Dairemizce daha evvel temyiz incelemesi yapılan 2013/17055 esas sayılı benzer bir dosyada da, davalı işyerinde 15.02.1999 tarihinden sonra yürürlüğe giren 15.02.1999 – 14.02.2000 süreli 9. Dönem TİS’in Ücret Zammını düzenleyen 81. maddede gruplara göre taban ücret uygulaması kaldırılarak, bu tarihten sonra yürürlüğe giren tüm TİS’in gruplara göre taban ücret uygulamasına son verilerek ücret zamlarının bir önceki dönemdeki mevcut yevmiyelerine göre ödenen ücret üzerinden yapıldığının görüldüğü, davacının dönem bordrolarına göre ücretlerinin TİS’in hükümlere uygun olarak ödendiğinin anlaşıldığı, bu nedenle davacının 18.08.2000-19.10.2006 tarihleri arasında ücretlerine TİS’de belirlenen ücret zammı dışında bir artış meydana gelemeyeceğinden, anılan dönemde gruplara göre taban ücret uygulaması olmadığından, davacının alacak taleplerinin yerinde olmadığı gerekçesiyle mahkeme kararının bozulmasına karar verilmiştir.

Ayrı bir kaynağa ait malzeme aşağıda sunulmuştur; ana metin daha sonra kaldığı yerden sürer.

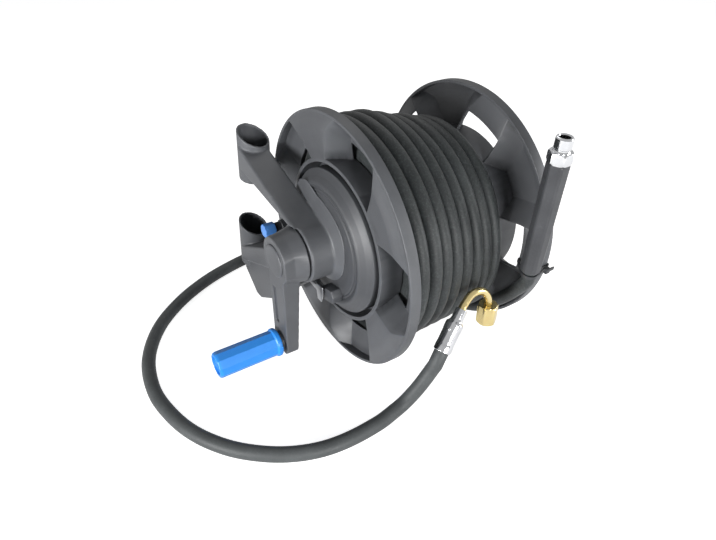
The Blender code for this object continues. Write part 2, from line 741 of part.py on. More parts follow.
boss = turned("bracket_boss", [
    (BOSS_FACE, 0.0), (BOSS_FACE, BOSS_RADIUS - 0.0012), (BOSS_FACE + 0.0012, BOSS_RADIUS),
    (-PLATEAU_FACE - PLATEAU_RISE, BOSS_RADIUS), (-PLATEAU_FACE, PLATEAU_RADIUS), (-PLATEAU_FACE, 0.0)], sides=40)
upper_tip = socket_spot(UPPER_SOCKET, 0.008, 0.0)
upper_heel = socket_spot(UPPER_SOCKET, 0.034, 0.0)
upper_arm = round_edges(prism("upper_arm", [
    tangent_point(upper_tip, ARM_TANGENT, 1), tangent_point(upper_heel, ARM_TANGENT, 1), upper_heel, upper_tip],
    -ARM_LEFT, -ARM_RIGHT), 0.0015)
lower_tip = socket_spot(LOWER_SOCKET, 0.028, 0.0)
lower_heel = socket_spot(LOWER_SOCKET, SOCKET_LENGTH - 0.001, 0.0)
lower_arm = round_edges(prism("lower_arm", [
    (0.0, 0.004), tangent_point(lower_heel, ARM_TANGENT, -1), lower_heel, lower_tip],
    -ARM_LEFT, -ARM_RIGHT), 0.0015)
crank_clear = bar("crank_clearance", -0.06, BOSS_FACE + 0.0005, CRANK_BOSS_BACK + 0.0016, None, 40)
cut(upper_arm, crank_clear)
cut(lower_arm, crank_clear)
foot_floor = 0.0003 - FLANGE_RADIUS
foot_heel = (FOOT_HEEL[0], FOOT_HEEL[1] - FLANGE_RADIUS)
foot_web = round_edges(prism("foot_web", [
    tangent_point(foot_heel, BOSS_RADIUS - 0.001, -1), foot_heel, (FOOT_SOLE[0], foot_floor),
    (FOOT_SOLE[1], foot_floor), (FOOT_TIP[0], FOOT_TIP[1] - FLANGE_RADIUS), lower_heel, (0.02, 0.0)],
    -0.037, -0.019), 0.0012)
upper_body = socket_body("upper_socket", UPPER_SOCKET, SOCKET_LENGTH)
lower_body = socket_body("lower_socket", LOWER_SOCKET, SOCKET_LENGTH + SOCKET_STOP)
upper_bore = bar("upper_socket_bore", -SOCKET_LENGTH - 0.01, 0.03, SOCKET_BORE, None, 32,
                 frame=socket_frame(UPPER_SOCKET))
lower_bore = bar("lower_socket_bore", -SOCKET_LENGTH, 0.03, SOCKET_BORE, None, 32,
                 frame=socket_frame(LOWER_SOCKET))
bush_bore = bar("bush_bore", BOSS_FACE - 0.01, 0.01, BUSH_SEAT, None, 32)

mounting_bracket = bar("mounting_bracket", BOSS_FACE + 0.003, -PLATEAU_FACE - 0.002, BOSS_RADIUS - 0.004,
                       GREY_PLASTIC, 32)
join(mounting_bracket, boss, upper_arm, lower_arm, foot_web, upper_body, lower_body)
cut(mounting_bracket, upper_bore, lower_bore, bush_bore)

# Dished disc behind the bracket, inside the near flange's ring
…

Bu durumda dosya kapsamında mevcut olan davacının dönem bordrolarına göre, ücretlerinin TİS’ deki hükümlere uygun olarak ödendiği, davacının ücretinde TSİ’lerde belirlenen ücret zammı dışında bir artış meydana gelemeyeceği, dava konusu yapılan dönemde gruplara göre taban ücret uygulaması olmadığı anlaşıldığından davacının alacak talepleri yerinde değildir. Açıklanan nedenlerle, dava konusu taleplerin reddine karar verilmesi gerekirken, yanılgılı değerlendirme sonucu kabulüne karar verilmesi hatalı olup bozmayı gerektirmiştir.
SONUÇ: Temyiz olunan kararın yukarıda yazılı sebepten BOZULMASINA, peşin alınan temyiz harcının istek halinde ilgiliye iadesine 10.09.2018 gününde oybirliğiyle karar verildi.